:: Exercise task ::
Make an exact copy of the entries below.

:: Available records ::
________
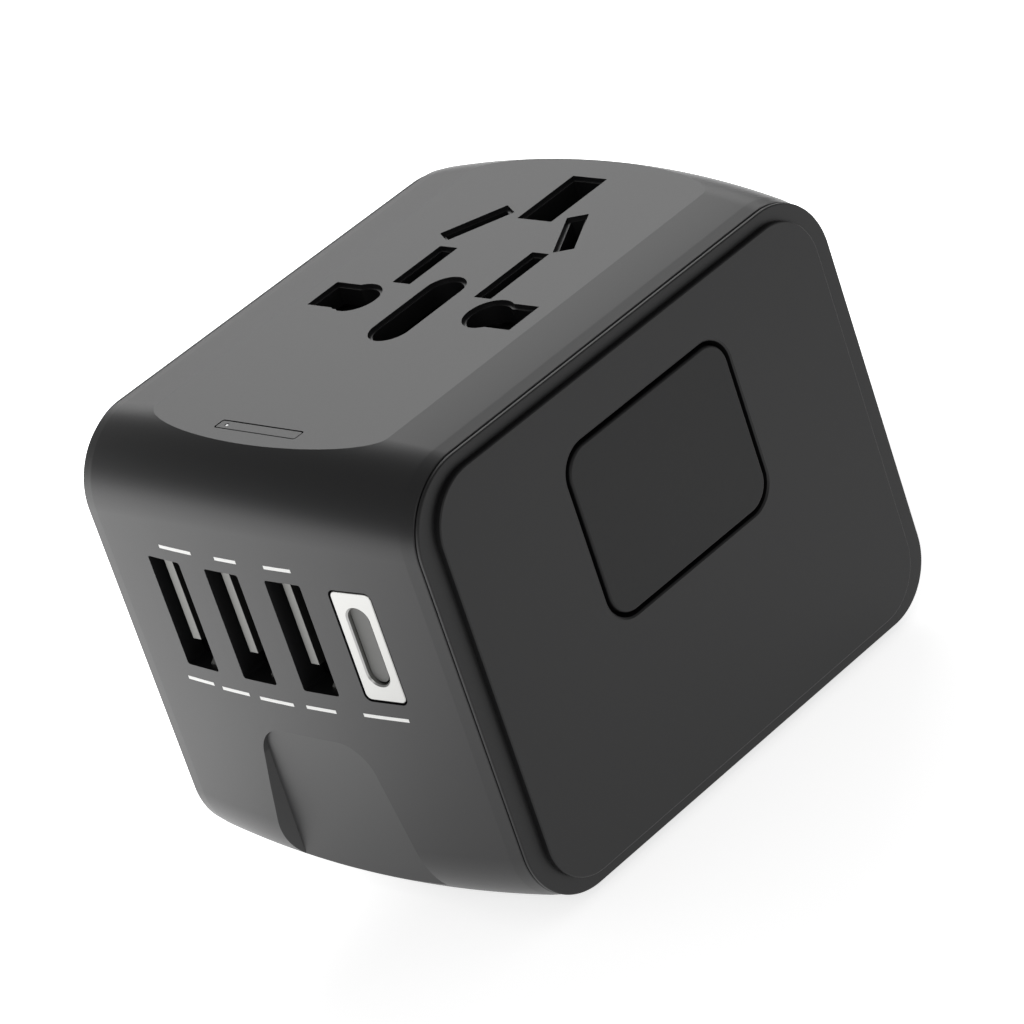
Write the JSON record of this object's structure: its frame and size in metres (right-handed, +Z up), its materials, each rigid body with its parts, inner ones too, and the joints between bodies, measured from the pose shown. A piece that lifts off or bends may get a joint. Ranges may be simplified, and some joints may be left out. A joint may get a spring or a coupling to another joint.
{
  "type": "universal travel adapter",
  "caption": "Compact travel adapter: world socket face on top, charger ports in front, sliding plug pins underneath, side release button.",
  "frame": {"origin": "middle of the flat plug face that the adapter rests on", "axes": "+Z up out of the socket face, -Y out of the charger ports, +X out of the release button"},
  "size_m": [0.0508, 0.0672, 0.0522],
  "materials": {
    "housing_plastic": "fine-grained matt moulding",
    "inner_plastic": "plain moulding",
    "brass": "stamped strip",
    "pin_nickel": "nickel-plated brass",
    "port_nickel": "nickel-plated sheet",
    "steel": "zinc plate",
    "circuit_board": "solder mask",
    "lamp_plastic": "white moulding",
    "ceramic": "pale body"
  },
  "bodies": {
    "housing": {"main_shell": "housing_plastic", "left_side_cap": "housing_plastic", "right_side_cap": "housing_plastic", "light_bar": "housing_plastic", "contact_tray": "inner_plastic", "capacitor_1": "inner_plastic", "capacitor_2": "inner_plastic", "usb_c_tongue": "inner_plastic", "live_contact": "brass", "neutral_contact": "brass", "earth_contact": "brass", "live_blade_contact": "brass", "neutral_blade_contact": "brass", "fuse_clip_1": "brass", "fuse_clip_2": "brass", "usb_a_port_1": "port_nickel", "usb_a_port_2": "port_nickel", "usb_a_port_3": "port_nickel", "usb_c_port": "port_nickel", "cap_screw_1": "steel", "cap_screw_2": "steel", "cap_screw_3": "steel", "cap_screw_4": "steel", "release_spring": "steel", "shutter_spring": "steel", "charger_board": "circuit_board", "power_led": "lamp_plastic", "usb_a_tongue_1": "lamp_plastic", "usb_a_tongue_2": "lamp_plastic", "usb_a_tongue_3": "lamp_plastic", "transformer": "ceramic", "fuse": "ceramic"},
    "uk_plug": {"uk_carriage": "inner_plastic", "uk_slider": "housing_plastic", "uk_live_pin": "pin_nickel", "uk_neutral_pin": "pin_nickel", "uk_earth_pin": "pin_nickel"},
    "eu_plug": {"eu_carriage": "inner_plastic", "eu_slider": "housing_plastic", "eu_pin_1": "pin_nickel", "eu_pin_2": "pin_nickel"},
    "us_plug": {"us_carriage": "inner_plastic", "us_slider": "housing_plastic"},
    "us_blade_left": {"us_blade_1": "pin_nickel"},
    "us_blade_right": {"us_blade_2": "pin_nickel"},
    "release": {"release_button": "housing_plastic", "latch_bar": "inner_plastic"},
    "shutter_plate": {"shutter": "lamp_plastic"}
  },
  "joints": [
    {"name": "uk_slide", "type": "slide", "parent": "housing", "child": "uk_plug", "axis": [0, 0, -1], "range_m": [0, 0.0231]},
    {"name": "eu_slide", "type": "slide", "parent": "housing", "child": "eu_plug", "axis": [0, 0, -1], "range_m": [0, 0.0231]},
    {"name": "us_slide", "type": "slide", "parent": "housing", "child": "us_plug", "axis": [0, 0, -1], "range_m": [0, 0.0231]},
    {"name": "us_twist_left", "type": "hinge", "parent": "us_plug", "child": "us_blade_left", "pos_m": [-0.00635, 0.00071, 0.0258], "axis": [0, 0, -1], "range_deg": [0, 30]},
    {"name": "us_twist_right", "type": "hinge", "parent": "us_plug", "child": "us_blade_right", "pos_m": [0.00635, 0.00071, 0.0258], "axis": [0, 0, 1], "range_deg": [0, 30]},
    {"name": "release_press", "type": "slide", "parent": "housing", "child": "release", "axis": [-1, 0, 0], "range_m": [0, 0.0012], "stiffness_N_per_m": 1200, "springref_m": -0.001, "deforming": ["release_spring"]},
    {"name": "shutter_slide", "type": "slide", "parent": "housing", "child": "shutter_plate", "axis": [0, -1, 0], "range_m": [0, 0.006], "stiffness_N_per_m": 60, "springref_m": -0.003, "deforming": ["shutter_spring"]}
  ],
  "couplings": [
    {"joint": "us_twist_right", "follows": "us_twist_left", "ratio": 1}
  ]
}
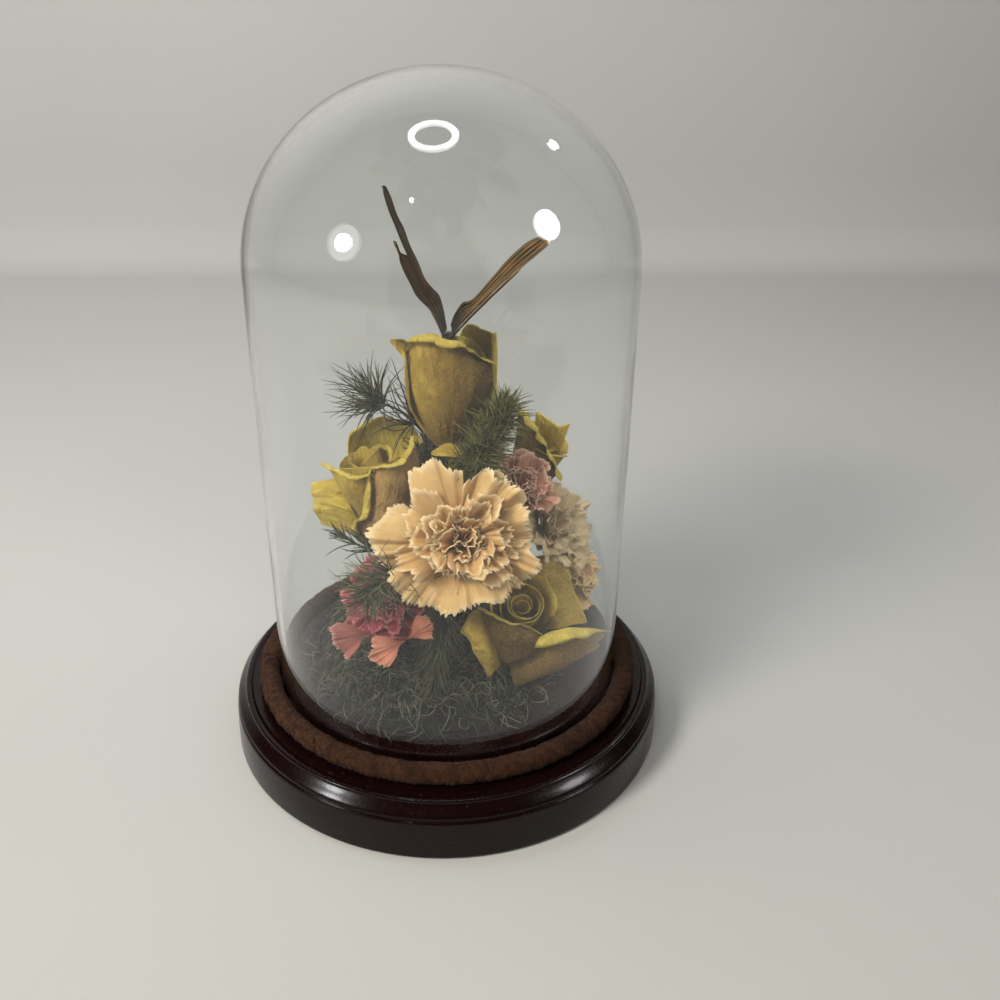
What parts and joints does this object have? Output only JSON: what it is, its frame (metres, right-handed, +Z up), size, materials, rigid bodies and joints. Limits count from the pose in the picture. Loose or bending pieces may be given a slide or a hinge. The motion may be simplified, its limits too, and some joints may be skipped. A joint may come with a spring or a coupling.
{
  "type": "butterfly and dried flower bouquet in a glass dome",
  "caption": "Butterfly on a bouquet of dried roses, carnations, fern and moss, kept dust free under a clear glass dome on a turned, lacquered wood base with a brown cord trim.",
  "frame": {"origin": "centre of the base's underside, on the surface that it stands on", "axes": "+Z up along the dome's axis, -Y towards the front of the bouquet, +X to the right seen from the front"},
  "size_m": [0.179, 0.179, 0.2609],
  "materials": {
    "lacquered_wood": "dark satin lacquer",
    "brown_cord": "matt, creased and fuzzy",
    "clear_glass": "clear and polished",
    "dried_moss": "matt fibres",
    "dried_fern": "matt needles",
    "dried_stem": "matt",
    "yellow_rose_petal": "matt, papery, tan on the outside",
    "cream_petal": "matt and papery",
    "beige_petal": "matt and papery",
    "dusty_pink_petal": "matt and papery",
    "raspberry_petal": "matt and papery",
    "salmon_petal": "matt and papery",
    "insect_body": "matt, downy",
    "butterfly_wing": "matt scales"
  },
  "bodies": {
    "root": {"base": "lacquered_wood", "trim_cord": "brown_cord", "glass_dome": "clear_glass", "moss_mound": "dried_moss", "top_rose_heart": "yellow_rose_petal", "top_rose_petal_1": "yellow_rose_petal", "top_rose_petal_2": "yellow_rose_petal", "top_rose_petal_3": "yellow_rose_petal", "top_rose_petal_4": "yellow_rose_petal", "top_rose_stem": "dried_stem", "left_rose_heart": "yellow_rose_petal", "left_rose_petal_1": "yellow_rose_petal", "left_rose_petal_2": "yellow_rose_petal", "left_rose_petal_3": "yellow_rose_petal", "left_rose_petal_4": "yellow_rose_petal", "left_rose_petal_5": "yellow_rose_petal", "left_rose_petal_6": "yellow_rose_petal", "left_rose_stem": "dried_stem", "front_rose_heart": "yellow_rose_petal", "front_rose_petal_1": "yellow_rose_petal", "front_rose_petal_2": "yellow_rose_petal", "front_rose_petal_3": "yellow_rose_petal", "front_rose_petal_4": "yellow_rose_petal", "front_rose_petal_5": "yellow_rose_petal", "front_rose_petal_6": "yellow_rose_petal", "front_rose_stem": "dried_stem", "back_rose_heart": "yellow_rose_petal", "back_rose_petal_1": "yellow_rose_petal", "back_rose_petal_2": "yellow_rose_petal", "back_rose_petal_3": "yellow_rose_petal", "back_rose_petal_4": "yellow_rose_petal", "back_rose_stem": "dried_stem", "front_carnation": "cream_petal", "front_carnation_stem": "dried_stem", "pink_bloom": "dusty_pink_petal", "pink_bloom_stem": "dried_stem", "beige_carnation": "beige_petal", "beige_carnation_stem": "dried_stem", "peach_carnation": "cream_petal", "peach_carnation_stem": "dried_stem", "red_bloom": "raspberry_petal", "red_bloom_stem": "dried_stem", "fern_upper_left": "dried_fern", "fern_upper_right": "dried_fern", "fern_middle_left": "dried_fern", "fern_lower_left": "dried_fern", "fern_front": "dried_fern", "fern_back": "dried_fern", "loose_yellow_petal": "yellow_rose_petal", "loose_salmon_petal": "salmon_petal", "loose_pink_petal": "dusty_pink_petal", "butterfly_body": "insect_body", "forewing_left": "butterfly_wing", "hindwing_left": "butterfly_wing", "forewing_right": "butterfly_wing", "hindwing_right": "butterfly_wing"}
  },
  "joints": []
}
________
:: Solved exercise ::
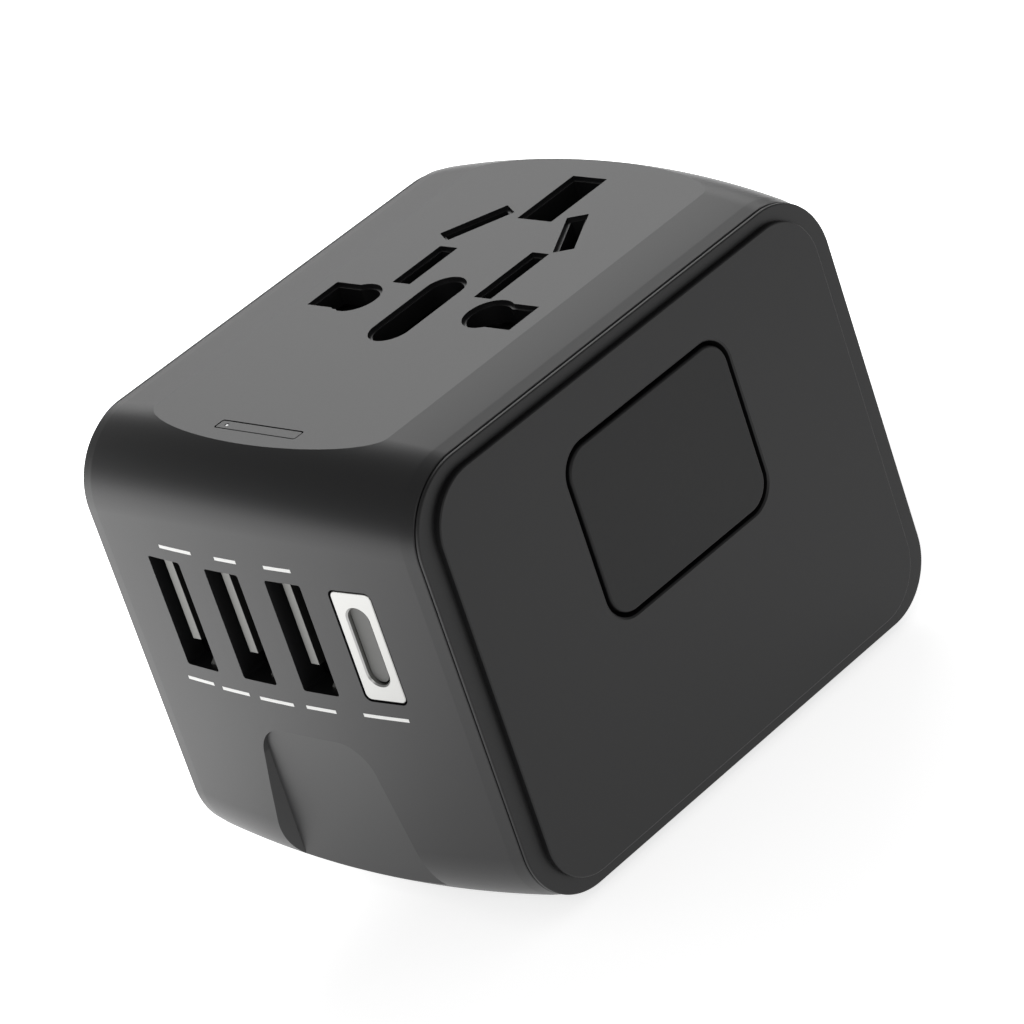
Write the JSON record of this object's structure: its frame and size in metres (right-handed, +Z up), its materials, each rigid body with its parts, inner ones too, and the joints between bodies, measured from the pose shown. A piece that lifts off or bends may get a joint. Ranges may be simplified, and some joints may be left out. A joint may get a spring or a coupling to another joint.
{
  "type": "universal travel adapter",
  "caption": "Compact travel adapter: world socket face on top, charger ports in front, sliding plug pins underneath, side release button.",
  "frame": {"origin": "middle of the flat plug face that the adapter rests on", "axes": "+Z up out of the socket face, -Y out of the charger ports, +X out of the release button"},
  "size_m": [0.0508, 0.0672, 0.0522],
  "materials": {
    "housing_plastic": "fine-grained matt moulding",
    "inner_plastic": "plain moulding",
    "brass": "stamped strip",
    "pin_nickel": "nickel-plated brass",
    "port_nickel": "nickel-plated sheet",
    "steel": "zinc plate",
    "circuit_board": "solder mask",
    "lamp_plastic": "white moulding",
    "ceramic": "pale body"
  },
  "bodies": {
    "housing": {"main_shell": "housing_plastic", "left_side_cap": "housing_plastic", "right_side_cap": "housing_plastic", "light_bar": "housing_plastic", "contact_tray": "inner_plastic", "capacitor_1": "inner_plastic", "capacitor_2": "inner_plastic", "usb_c_tongue": "inner_plastic", "live_contact": "brass", "neutral_contact": "brass", "earth_contact": "brass", "live_blade_contact": "brass", "neutral_blade_contact": "brass", "fuse_clip_1": "brass", "fuse_clip_2": "brass", "usb_a_port_1": "port_nickel", "usb_a_port_2": "port_nickel", "usb_a_port_3": "port_nickel", "usb_c_port": "port_nickel", "cap_screw_1": "steel", "cap_screw_2": "steel", "cap_screw_3": "steel", "cap_screw_4": "steel", "release_spring": "steel", "shutter_spring": "steel", "charger_board": "circuit_board", "power_led": "lamp_plastic", "usb_a_tongue_1": "lamp_plastic", "usb_a_tongue_2": "lamp_plastic", "usb_a_tongue_3": "lamp_plastic", "transformer": "ceramic", "fuse": "ceramic"},
    "uk_plug": {"uk_carriage": "inner_plastic", "uk_slider": "housing_plastic", "uk_live_pin": "pin_nickel", "uk_neutral_pin": "pin_nickel", "uk_earth_pin": "pin_nickel"},
    "eu_plug": {"eu_carriage": "inner_plastic", "eu_slider": "housing_plastic", "eu_pin_1": "pin_nickel", "eu_pin_2": "pin_nickel"},
    "us_plug": {"us_carriage": "inner_plastic", "us_slider": "housing_plastic"},
    "us_blade_left": {"us_blade_1": "pin_nickel"},
    "us_blade_right": {"us_blade_2": "pin_nickel"},
    "release": {"release_button": "housing_plastic", "latch_bar": "inner_plastic"},
    "shutter_plate": {"shutter": "lamp_plastic"}
  },
  "joints": [
    {"name": "uk_slide", "type": "slide", "parent": "housing", "child": "uk_plug", "axis": [0, 0, -1], "range_m": [0, 0.0231]},
    {"name": "eu_slide", "type": "slide", "parent": "housing", "child": "eu_plug", "axis": [0, 0, -1], "range_m": [0, 0.0231]},
    {"name": "us_slide", "type": "slide", "parent": "housing", "child": "us_plug", "axis": [0, 0, -1], "range_m": [0, 0.0231]},
    {"name": "us_twist_left", "type": "hinge", "parent": "us_plug", "child": "us_blade_left", "pos_m": [-0.00635, 0.00071, 0.0258], "axis": [0, 0, -1], "range_deg": [0, 30]},
    {"name": "us_twist_right", "type": "hinge", "parent": "us_plug", "child": "us_blade_right", "pos_m": [0.00635, 0.00071, 0.0258], "axis": [0, 0, 1], "range_deg": [0, 30]},
    {"name": "release_press", "type": "slide", "parent": "housing", "child": "release", "axis": [-1, 0, 0], "range_m": [0, 0.0012], "stiffness_N_per_m": 1200, "springref_m": -0.001, "deforming": ["release_spring"]},
    {"name": "shutter_slide", "type": "slide", "parent": "housing", "child": "shutter_plate", "axis": [0, -1, 0], "range_m": [0, 0.006], "stiffness_N_per_m": 60, "springref_m": -0.003, "deforming": ["shutter_spring"]}
  ],
  "couplings": [
    {"joint": "us_twist_right", "follows": "us_twist_left", "ratio": 1}
  ]
}
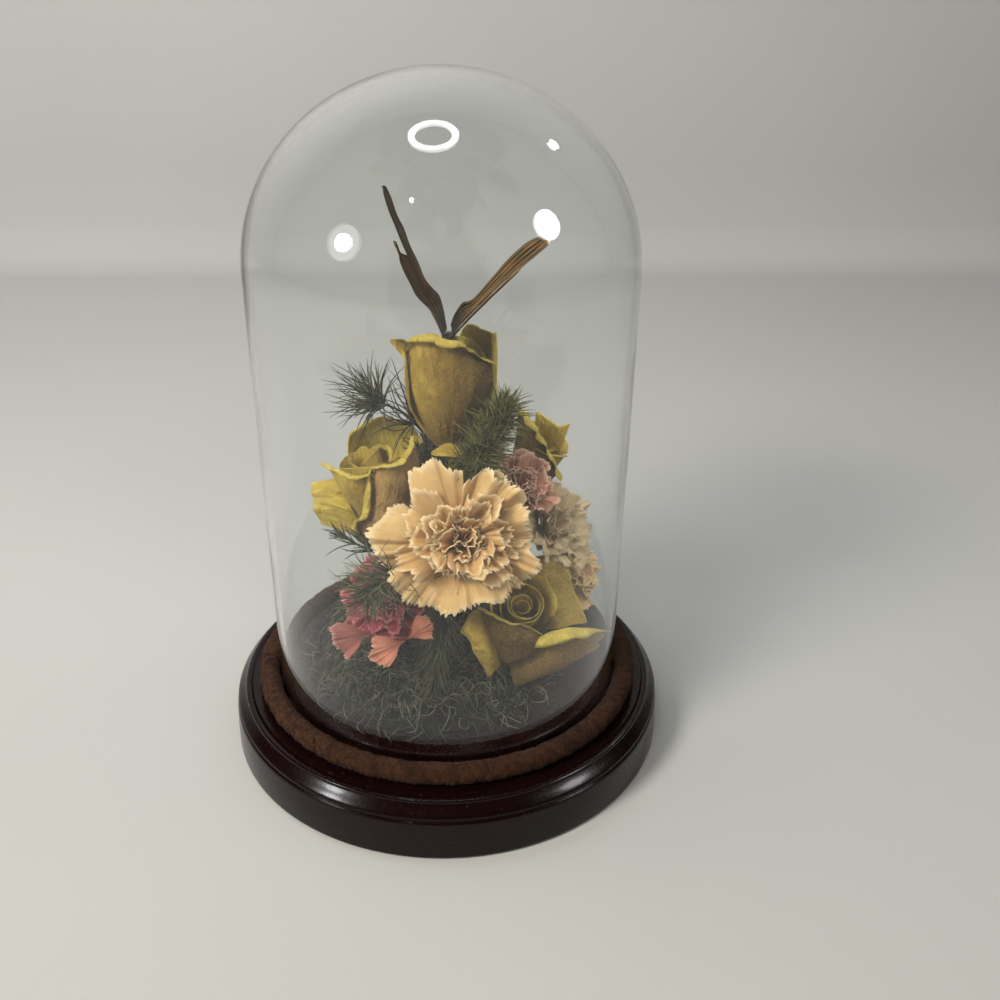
What parts and joints does this object have? Output only JSON: what it is, its frame (metres, right-handed, +Z up), size, materials, rigid bodies and joints. Limits count from the pose in the picture. Loose or bending pieces may be given a slide or a hinge. The motion may be simplified, its limits too, and some joints may be skipped. A joint may come with a spring or a coupling.
{
  "type": "butterfly and dried flower bouquet in a glass dome",
  "caption": "Butterfly on a bouquet of dried roses, carnations, fern and moss, kept dust free under a clear glass dome on a turned, lacquered wood base with a brown cord trim.",
  "frame": {"origin": "centre of the base's underside, on the surface that it stands on", "axes": "+Z up along the dome's axis, -Y towards the front of the bouquet, +X to the right seen from the front"},
  "size_m": [0.179, 0.179, 0.2609],
  "materials": {
    "lacquered_wood": "dark satin lacquer",
    "brown_cord": "matt, creased and fuzzy",
    "clear_glass": "clear and polished",
    "dried_moss": "matt fibres",
    "dried_fern": "matt needles",
    "dried_stem": "matt",
    "yellow_rose_petal": "matt, papery, tan on the outside",
    "cream_petal": "matt and papery",
    "beige_petal": "matt and papery",
    "dusty_pink_petal": "matt and papery",
    "raspberry_petal": "matt and papery",
    "salmon_petal": "matt and papery",
    "insect_body": "matt, downy",
    "butterfly_wing": "matt scales"
  },
  "bodies": {
    "root": {"base": "lacquered_wood", "trim_cord": "brown_cord", "glass_dome": "clear_glass", "moss_mound": "dried_moss", "top_rose_heart": "yellow_rose_petal", "top_rose_petal_1": "yellow_rose_petal", "top_rose_petal_2": "yellow_rose_petal", "top_rose_petal_3": "yellow_rose_petal", "top_rose_petal_4": "yellow_rose_petal", "top_rose_stem": "dried_stem", "left_rose_heart": "yellow_rose_petal", "left_rose_petal_1": "yellow_rose_petal", "left_rose_petal_2": "yellow_rose_petal", "left_rose_petal_3": "yellow_rose_petal", "left_rose_petal_4": "yellow_rose_petal", "left_rose_petal_5": "yellow_rose_petal", "left_rose_petal_6": "yellow_rose_petal", "left_rose_stem": "dried_stem", "front_rose_heart": "yellow_rose_petal", "front_rose_petal_1": "yellow_rose_petal", "front_rose_petal_2": "yellow_rose_petal", "front_rose_petal_3": "yellow_rose_petal", "front_rose_petal_4": "yellow_rose_petal", "front_rose_petal_5": "yellow_rose_petal", "front_rose_petal_6": "yellow_rose_petal", "front_rose_stem": "dried_stem", "back_rose_heart": "yellow_rose_petal", "back_rose_petal_1": "yellow_rose_petal", "back_rose_petal_2": "yellow_rose_petal", "back_rose_petal_3": "yellow_rose_petal", "back_rose_petal_4": "yellow_rose_petal", "back_rose_stem": "dried_stem", "front_carnation": "cream_petal", "front_carnation_stem": "dried_stem", "pink_bloom": "dusty_pink_petal", "pink_bloom_stem": "dried_stem", "beige_carnation": "beige_petal", "beige_carnation_stem": "dried_stem", "peach_carnation": "cream_petal", "peach_carnation_stem": "dried_stem", "red_bloom": "raspberry_petal", "red_bloom_stem": "dried_stem", "fern_upper_left": "dried_fern", "fern_upper_right": "dried_fern", "fern_middle_left": "dried_fern", "fern_lower_left": "dried_fern", "fern_front": "dried_fern", "fern_back": "dried_fern", "loose_yellow_petal": "yellow_rose_petal", "loose_salmon_petal": "salmon_petal", "loose_pink_petal": "dusty_pink_petal", "butterfly_body": "insect_body", "forewing_left": "butterfly_wing", "hindwing_left": "butterfly_wing", "forewing_right": "butterfly_wing", "hindwing_right": "butterfly_wing"}
  },
  "joints": []
}